Für Benko soll Karstadt sein Meisterstück werden. Er will das bisherige Verlustgeschäft Warenhaus neu erfinden. Viel Geld hat er in das Projekt investiert. Im vergangenen Jahr erwarb er für über 1,1 Milliarden Euro die Immobilien von 17 Karstadt-Filialen. Im September kaufte er eine Mehrheit von 75,1 Prozent der Karstadt Premium GmbH, zu der die drei Luxuskaufhäuser KaDeWe in Berlin, Alsterhaus in Hamburg und Oberpollinger in München gehören sowie die 28 Sporthäuser. Der Verkaufspreis von 300 Millionen Euro soll in die Modernisierung aller Karstadt-Warenhäuser fließen. „Das Geld kann nicht verpfändet, verliehen oder ausgeschüttet werden“, beteuert Benko. Gut die Hälfte fließt nach Medienberichten aber zurück in die Häuser der Karstadt Premium GmbH, sodass sein Risiko bei dem jüngsten Deal überschaubar bleibt.

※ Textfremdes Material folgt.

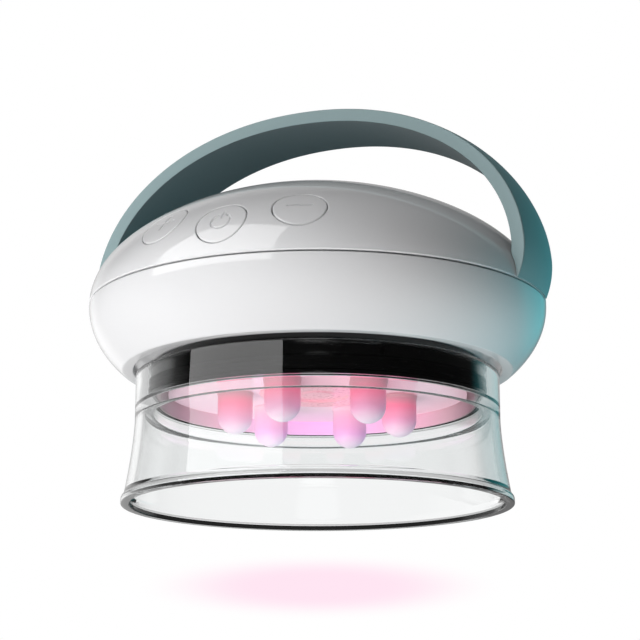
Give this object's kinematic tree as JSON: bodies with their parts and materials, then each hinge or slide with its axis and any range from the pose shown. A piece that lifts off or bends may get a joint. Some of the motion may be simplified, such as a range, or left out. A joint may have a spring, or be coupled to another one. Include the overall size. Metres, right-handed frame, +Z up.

Was er genau mit Karstadt vorhat, bleibt sein Geheimnis. Ungewöhnlich ist für ihn, dass er diesmal nicht als reiner Immobilieninvestor auftritt, sondern auch operativ in die Warenhauswelt eintritt. In der Branche wird spekuliert, dass Benko die große Marktbereinigung im deutschen Warenhausgeschäft durchziehen will. Der Düsseldorfer Handelskonzern Metro wäre bereit, den Karstadt-Konkurrenten Kaufhof zu verkaufen, wenn die Bedingungen stimmen. Und Benko? Der hatte bereits 2011 versucht, Kaufhof zu übernehmen. Die K. u. K.-Fusion mithilfe eines Österreichers würde doch passen.

In seiner Heimat ist Benko ein Unternehmerstar, sein Privatvermögen wird auf 550 Millionen Euro geschätzt. Seinen schillernden Lebensstil mit Privatjet und der Vorliebe für schnelle Autos sieht man hier auch nicht so eng. Einer, der mit 17 Jahren die Schule abbricht und es schlitzohrig schafft, sich aus einem Beamtenelternhaus nach oben zu arbeiten, genießt in Österreich Respekt.

Selbst das Strafverfahren gegen ihn hat nur kleinere Kratzer auf Benkos Image hinterlassen. Im August wurde Benko wegen „verbotener Intervention“ zu einer Bewährungsstrafe von zwölf Monaten verurteilt, weil er und sein Steuerberater den ehemaligen kroatischen Regierungschef Ivo Sanader mit 150 000 Euro bestochen haben sollen, wenn er Benko in Italien in einer heiklen Steuerangelegenheit helfen würde. Sanader selbst hatte damals seinen Kontakt zum italienischen Premier Silvio Berlusconi angeboten.

Seinem Netzwerk haben die juristischen Auseinandersetzungen nicht nachhaltig geschadet. Im Signa-Beirat sitzen der frühere österreichische Bundeskanzler Alfred Gusenbauer, ein Sozialdemokrat, und der ehemalige Porsche-Chef Wendelin Wiedeking.

Die Anerkennung und Wertschätzung der Wichtigen und Reichen sind ihm wichtig. „Was er überhaupt nicht leiden kann, ist Neid“, sagt ein Wiener Immobilienexperte. Schlimmer findet er nur Forderungen nach Transparenz.